Programme

This Event page will be updated regularly.


Topic 1: public design policy


As a European Member of ico-D, this is the first of a series of mailings you will receive including thoughts, questions and reading material expanding on the topics for the ico-D Regional Meeting Europe, which will take place on 20-21 June 2019.

These are some of the issues we would like to explore in Topic 01: Public Design Policy:

— successful policy initiatives: what they are and how they work
— educating the consumer: how CEOs and citizens consume design
— designing public services: how design methodology can be used by government
— building the national design brand by training better designers
— foreign trade: soft power industries like design need different selling tactics


While the European Union is currently the second largest economy in the world in nominal terms (after the United States) and according to purchasing power parity (after China), we all feel the ground starting to shift under us. The pace of Globalisation and its adherent technologies is not slowing down. People are moving and connecting in larger numbers and faster. Our competitors are no longer our neighbours. We now compete with, and outsource beyond, our own geographical location for high quality design services from places like Buenos Aires, Chengdu and Bali. With this increased competition so comes opportunity, because nothing is stopping clients abroad — China is now the world’s biggest consumer — from buying the established design brands of France, Sweden or Italy.

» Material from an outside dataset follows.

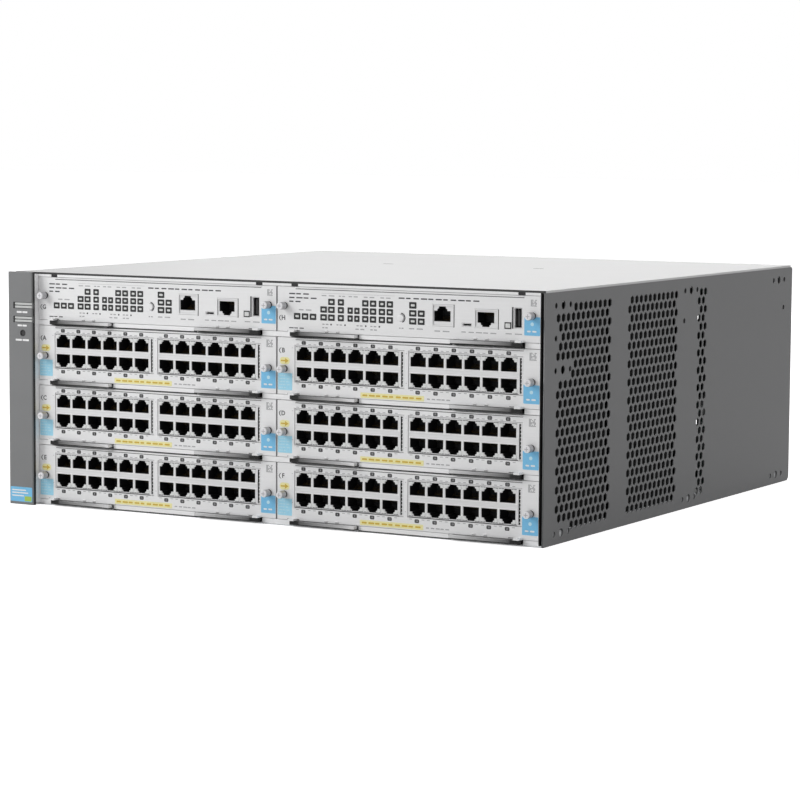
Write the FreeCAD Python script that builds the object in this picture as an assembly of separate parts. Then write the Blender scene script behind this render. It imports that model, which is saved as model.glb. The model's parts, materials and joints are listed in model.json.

Smart governments at all levels — national, regional and municipal — are building policies to support everything from design education, to business aid for design SMEs, to reinforcing local design industry through procurement initiatives and putting in place tax cuts to bolster local design-based manufacturing industries. These measures give designers a leg-up on competition, giving value in ways that are both local and far-reaching. Public design policies sharpen local competencies, give opportunities to grow (effectively incubating businesses) and contribute to educating society at large to be better, more responsible consumers.

 

 

 

Questions

This Meeting is a unique opportunity to discuss issues that are important to design organisations with your peers who may have expereince in areas that you do not. Here are some questions we would like to see addressed.
 

— is there a National Design Policy template? what would that look like?

— how to convince your regional or national government that it is worthwhile to put policy in place supporting the design industry?

—what policy initiatives work best in which circumstances?

— how to create champions within the bureaucratic cadre?

— design public services: who knows how to do it? Have there been proven models?

 

Do you have answers to any of these questions? Would you like to present a topic to your peers? Contact Events Manager Elizabeth Carbonell with your ideas at




Topic 2: metrics + data


These are some of the issues we would like to explore in Topic 02: Metrics + Data:

— what are we measuring and to what end?
— assessing existing data on design (models)
— exploring ways of measuring: from conventional statistics to data-mapping
— measuring the intangible: determining criteria
— KPIs and RIOs: speaking the language of government and business


The nuts and bolts of gathering complex information and knowledge (data) and devising systems to measure it (metrics) is a resource-consuming exercise. Currently, most national-level census data on design industries and professions is incomplete. And without metrics, only a very partial picture of the design ecosystem is revealed. If governments had straightforward data on design it could empower them to put design policy in place and help them govern in ways that better capitalise on what the design industry has to offer. In this way, this topic is correlated to last week’s topic “Public Design Policy”.

Having clear data to describe and position the design workforce — the numbers of working designers and their contributions to the economy— is key for design organisations requesting government funds to develop resources for this sector, but also for these organisations to better understand their roles vis a vis the designers they serve.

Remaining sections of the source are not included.